EXERCISE INSTRUCTIONS: Please repeat all of the lines that follow, exactly as written.

TASK DATA:
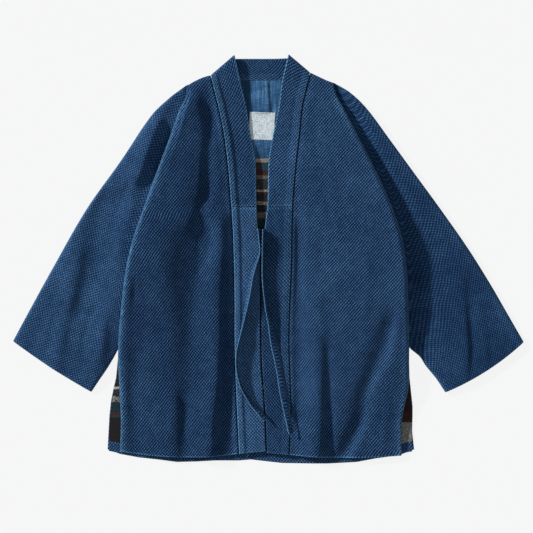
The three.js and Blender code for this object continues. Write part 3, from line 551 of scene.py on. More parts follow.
FRONT_GRAIN = {"left": 94, "right": 89.5}  # direction of the long threads of each front, in degrees

def lifted(side, y):
    """How much higher than its solid a sleeve lies at the armhole at y: on the left, below the chest."""
    return SLEEVE_LIFT * smooth((195 - y) / 95) * smooth((y + 190) / 90) * (side == "left")


def front_face(side, levels):
    """One front's upper face: rows of levels, columns from the band seam over the roll and under it."""
    rows = ROWS[side]
    along = levels[:, None]
    seam_x = rows["seam_x"](along)
    edge_x, edge_y, out_x, out_y = side_edge(side, along)
    top_z = front_z(side, along, 1.0, edge_x, edge_y)
    under_z = np.minimum(rows["under_z"](along) + lifted(side, along), top_z - ROLL_DEPTH)
    half = (top_z - under_z) / 2
    reach = np.minimum(half, ROLL_REACH)
    centre_x, centre_y = edge_x - out_x * reach, edge_y - out_y * reach
    dip = HEM_DIP[side] * (1 - smooth((along - FIRST[side]) / HEM_DIP_FADE))
    bow = SHOULDER_BOW[side] * smooth(1 - (LAST[side] - along) / SHOULDER_BOW_FADE)
    u = shares(FRONT_WIDTH, 2.4, (True, False))[None, :]
    x = mix(seam_x, centre_x, u)
    y = mix(along, centre_y, u) + (bow - dip) * 4 * u * (1 - u)
    width = np.hypot(centre_x - seam_x, centre_y - along)
    calm = smooth(u * width / 12) * smooth((1 - u) * width / 15) * smooth((LAST[side] - along) / 30)
    name = "front_" + side
    fine = wrinkled(name, x, y) + UNDULATION * uneven(x, y, OUTWARDS[side])
    z = front_z(side, along, u, x, y) + calm * fine
    z -= SEAM_GROOVE[0] * hump(u * width, SEAM_GROOVE[1]) * smooth((LAST[side] - along) / 20)
    angle = np.pi / 2 - np.linspace(0, np.pi, 15)[None, 1:]
    out = reach * np.cos(angle)
    roll_x, roll_y = centre_x + out_x * out, centre_y + out_y * out
    roll_z = under_z + half + half * np.sin(angle)
    tuck = np.maximum(ROLL_TUCK[1], rows["lap"](along) + ROLL_TUCK[0] - reach)
    past = tuck * np.array([0.5, 0.9, 1.0])[None]
    tuck_x, tuck_y = centre_x - out_x * past, centre_y - out_y * past
    x = np.concatenate([x, roll_x, tuck_x], 1)
    y = np.concatenate([y, roll_y, tuck_y], 1)
    z = np.concatenate([z, roll_z, np.broadcast_to(under_z, tuck_x.shape)], 1)
    return np.stack([x, y, z], -1), u.size


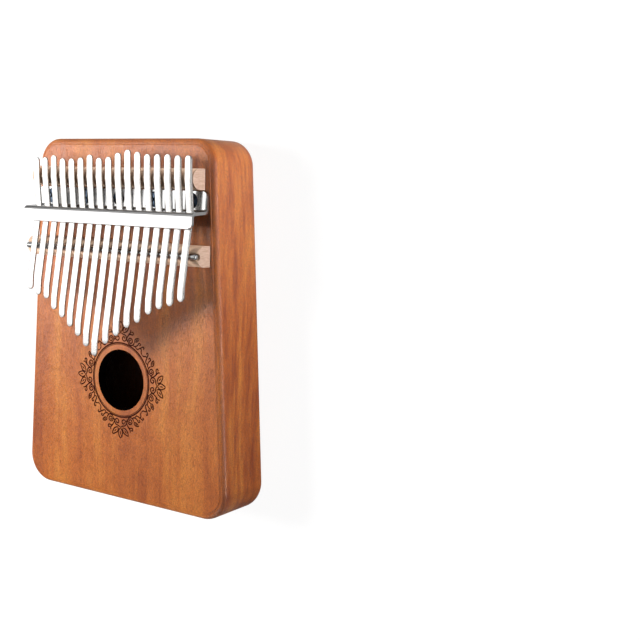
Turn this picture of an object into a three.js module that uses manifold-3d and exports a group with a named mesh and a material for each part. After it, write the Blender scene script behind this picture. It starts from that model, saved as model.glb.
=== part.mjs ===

RESPONSE TO THE TASK:
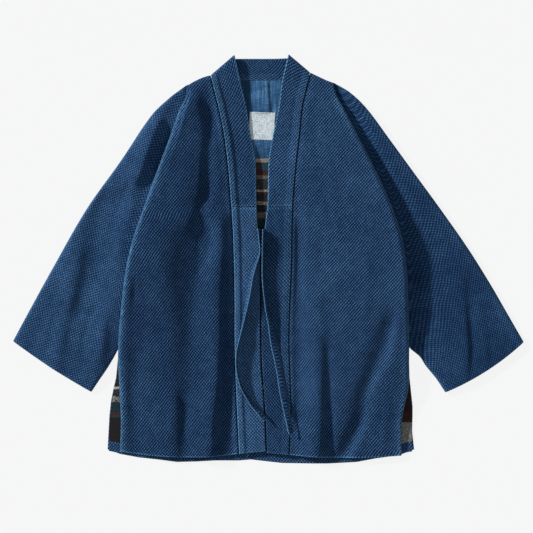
The three.js and Blender code for this object continues. Write part 3, from line 551 of scene.py on. More parts follow.
FRONT_GRAIN = {"left": 94, "right": 89.5}  # direction of the long threads of each front, in degrees

def lifted(side, y):
    """How much higher than its solid a sleeve lies at the armhole at y: on the left, below the chest."""
    return SLEEVE_LIFT * smooth((195 - y) / 95) * smooth((y + 190) / 90) * (side == "left")


def front_face(side, levels):
    """One front's upper face: rows of levels, columns from the band seam over the roll and under it."""
    rows = ROWS[side]
    along = levels[:, None]
    seam_x = rows["seam_x"](along)
    edge_x, edge_y, out_x, out_y = side_edge(side, along)
    top_z = front_z(side, along, 1.0, edge_x, edge_y)
    under_z = np.minimum(rows["under_z"](along) + lifted(side, along), top_z - ROLL_DEPTH)
    half = (top_z - under_z) / 2
    reach = np.minimum(half, ROLL_REACH)
    centre_x, centre_y = edge_x - out_x * reach, edge_y - out_y * reach
    dip = HEM_DIP[side] * (1 - smooth((along - FIRST[side]) / HEM_DIP_FADE))
    bow = SHOULDER_BOW[side] * smooth(1 - (LAST[side] - along) / SHOULDER_BOW_FADE)
    u = shares(FRONT_WIDTH, 2.4, (True, False))[None, :]
    x = mix(seam_x, centre_x, u)
    y = mix(along, centre_y, u) + (bow - dip) * 4 * u * (1 - u)
    width = np.hypot(centre_x - seam_x, centre_y - along)
    calm = smooth(u * width / 12) * smooth((1 - u) * width / 15) * smooth((LAST[side] - along) / 30)
    name = "front_" + side
    fine = wrinkled(name, x, y) + UNDULATION * uneven(x, y, OUTWARDS[side])
    z = front_z(side, along, u, x, y) + calm * fine
    z -= SEAM_GROOVE[0] * hump(u * width, SEAM_GROOVE[1]) * smooth((LAST[side] - along) / 20)
    angle = np.pi / 2 - np.linspace(0, np.pi, 15)[None, 1:]
    out = reach * np.cos(angle)
    roll_x, roll_y = centre_x + out_x * out, centre_y + out_y * out
    roll_z = under_z + half + half * np.sin(angle)
    tuck = np.maximum(ROLL_TUCK[1], rows["lap"](along) + ROLL_TUCK[0] - reach)
    past = tuck * np.array([0.5, 0.9, 1.0])[None]
    tuck_x, tuck_y = centre_x - out_x * past, centre_y - out_y * past
    x = np.concatenate([x, roll_x, tuck_x], 1)
    y = np.concatenate([y, roll_y, tuck_y], 1)
    z = np.concatenate([z, roll_z, np.broadcast_to(under_z, tuck_x.shape)], 1)
    return np.stack([x, y, z], -1), u.size


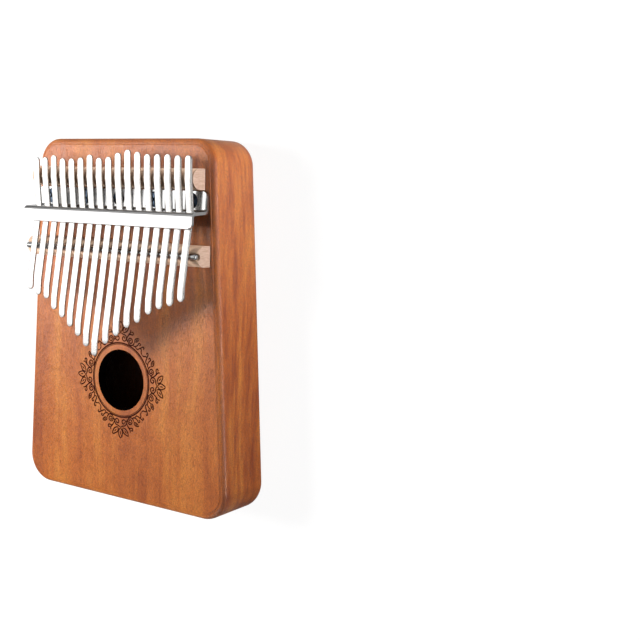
Turn this picture of an object into a three.js module that uses manifold-3d and exports a group with a named mesh and a material for each part. After it, write the Blender scene script behind this picture. It starts from that model, saved as model.glb.
=== part.mjs ===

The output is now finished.